What a sarcastic commentary it is upon the enlighted law, and civilized
humanity of which we boast, that are lives are held at the uncertain tenure of
each other's willl! That no guaranty for personal safety is found in the
consciousness we possess of what is due to each other and ourselves. How far
was it from the amiable and unoffending NORMENT, that he was about to be
thrust by the murderer's hand into the presence of the Eternal Judge. He came
upon unknown, and by his amiable conduct; his gentlemanly demeanor, strict
business habits and harmless life, had acquired the esttem and confidence of
all with whom he came in contact -- the enmity of none. He hoped by his
indutry and attention to buisiness to establish himself in life, and to become
the prop and support of a fond mother, who in declining years, he wished to
comfort and protect with as kind a hand as that which tended him. But his
cherished visions all were doomed to vanish in a moment. Suddenly we were
called upon to witness his dying agonies on the cold earth of the common
street, with no kind relative near to close his eyes or receive his expiring
look.

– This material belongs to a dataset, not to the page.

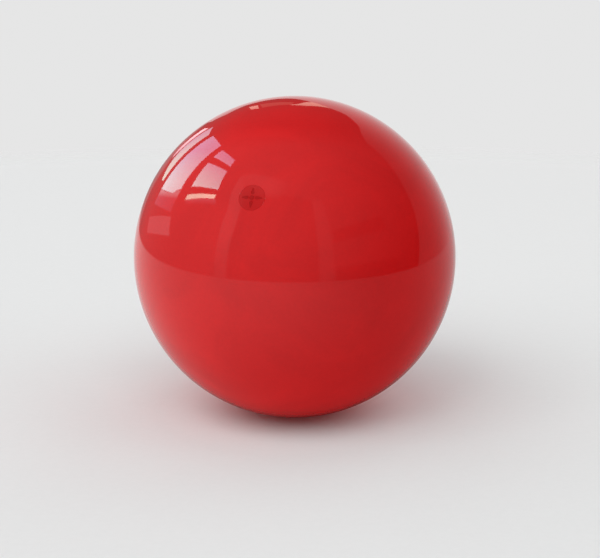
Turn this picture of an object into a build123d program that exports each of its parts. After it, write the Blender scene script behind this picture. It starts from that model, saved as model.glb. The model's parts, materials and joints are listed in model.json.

Although surrounded by sympathizing strangers who bitterly regret his
hopeless fate; there was a dreary solitude in the manner of his end; -- far
from his native home, his kindred and the friends of his early youth. In this
busy and callous land, his death will soon be forgotten; but there are those
in a distant State, whose eyes long hence will moisten and whose hearts will
throb at his remembrance.
EDITOR'S NOTE:
MR. NORMENT was raised in this vicinity, where his parents now reside; and
he has left them with many friends and relatives to mourn his melancholy loss.